Decca 7340 was recorded on February 15, 1937 in Dallas, Texas.  It is the second released of Black Ace’s three records.  B.K. Turner sings and plays his own Hawaiian guitar; he is accompanied by an unidentified rhythm guitar player (possibly Andrew “Smokey” Hogg).

Firstly, the Black Ace plays and sings “You Gonna Need My Help Some Day”, loosely covering Big Bill Broonzy’s “You May Need My Help Some Day” from a year prior—which in turn echoes some elements from Kokomo Arnold’s “Milk Cow Blues” of 1935.

You Gonna Need My Help Some Day, recorded February 15, 1937 by the Black Ace (B.K. Turner).

On the reverse, he does “Whiskey and Women”, showcasing a bit more of the Black Ace’s Hawaiian-styled blues playing.

Whiskey and Women, recorded February 15, 1937 by the Black Ace (B.K. Turner).

Conqueror 8274 – Callahan Brothers – 1934

Following in the same vein as popular sibling acts such as the Delmore Brothers, the, Callahan Brothers—consisting of the duo of Homer and Walter (who later adopted the sobriquets Bill and Joe for the sake of brevity)—made a name for themselves in the budding country music industry of the Great Depression-era.

Hailing from the Blue Ridge Mountains of western North Carolina, in the county of Madison, Walter Callahan, born January 27, 1910, and his brother Homer, born March 27, 1912, grew up surrounded by the rich musical culture of the mountain folks.  As they were in adolescence, the soon-to-be-famous Jimmie Rodgers was getting his start singing on the radio in nearby Asheville, and in the year of the Singing Brakeman’s demise, 1933, the Callahans got their own big break in the very same town.  While singing and yodeling at an Asheville music festival, the brothers were discovered by a talent scout for the American Record Corporation, who invited them to New York for a session.  They obliged, and had their first record date on January 2, 1934, a session which produced a hit with “She’s My Curly Headed Baby”.  With a two-guitar accompaniment and a repertoire consisting of old sentimental songs such as “Maple On the Hill” to hokums like “Somebody’s Been Using That Thing” to straight blues like “St. Louis Blues”, they were able to produce a string of decently selling records during the times of economic depression.  In addition to their work as a duet, the brothers also each recorded solo.  Around the time of their recording debut, the duo also began appearing on Asheville’s WWNC, soon moving to WHAS in Louisville, and then to WWVA in Wheeling, West Virginia.  Walter retired back home for a brief period in the late 1930s, leaving brother Homer to continue solo for a time.

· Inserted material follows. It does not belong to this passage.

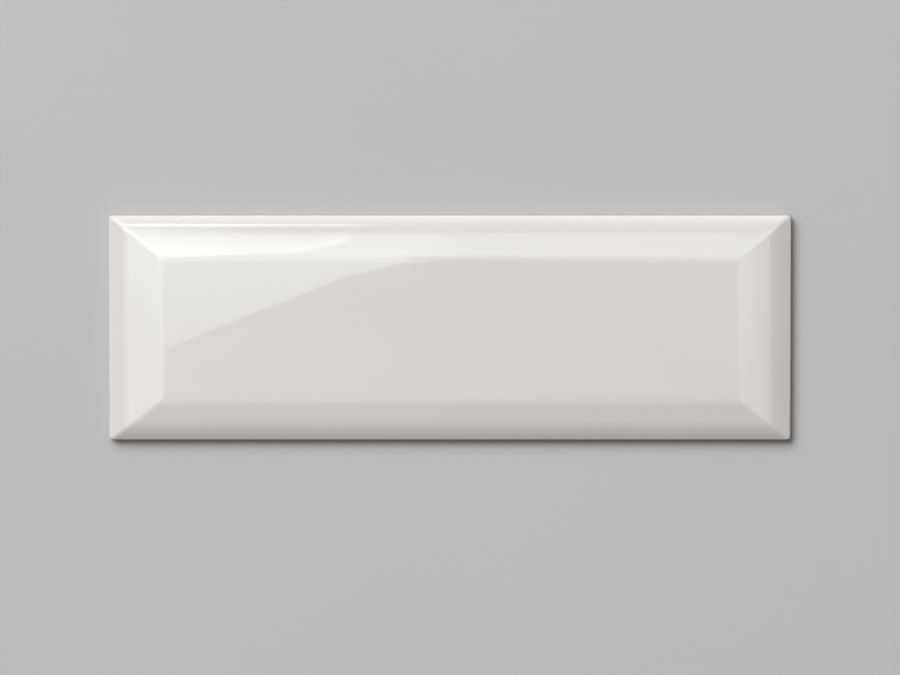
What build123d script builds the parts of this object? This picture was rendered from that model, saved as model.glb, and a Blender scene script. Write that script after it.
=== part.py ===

Reunited at the end of the 1930s, Walter and Homer changed their names to Joe and Bill, respectively, and went to Texas to begin performing on KRLD in Dallas.  There, they became early members of the station’s Big D Jamboree when it debuted in the late 1940s.  They also recorded transcriptions to be played on the Mexican border blaster stations, bringing their music to an even wider audience.  In 1945, they made an appearance with Jimmy Wakely in the Western movie Springtime in Texas.  They continued singing on the radio and on records into the 1950s.  Also in the 1950s, Homer/Bill worked as manager to Lefty Frizzell.  Walter/Joe retired back home once again by the end of that decade, this time for keeps, and became a grocer.  He died in North Carolina on September 10, 1971.  Homer stayed in Texas and in music for the rest of his long life, which came to an end on September 12, 2002.

Conqueror 8274 was recorded In New York City on January 3 and 2, 1934, respectively, the Callahans’ first sessions.  Homer and Walter Callahan sing and yodel, accompanied by their own two guitars.

From the second day of the Callahan Brothers’ first sessions, the duo sings and yodels the lonesome song “I Don’t Want to Hear Your Name”.

I Don’t Want to Hear Your Name, recorded January 3, 1934 by the Callahan Brothers.

On the reverse, the brothers sing a hot hillbilly take on W.C. Handy’s famous “St. Louis Blues”, cut on their first record date.

St. Louis Blues, recorded January 2, 1934 by the Callahan Brothers.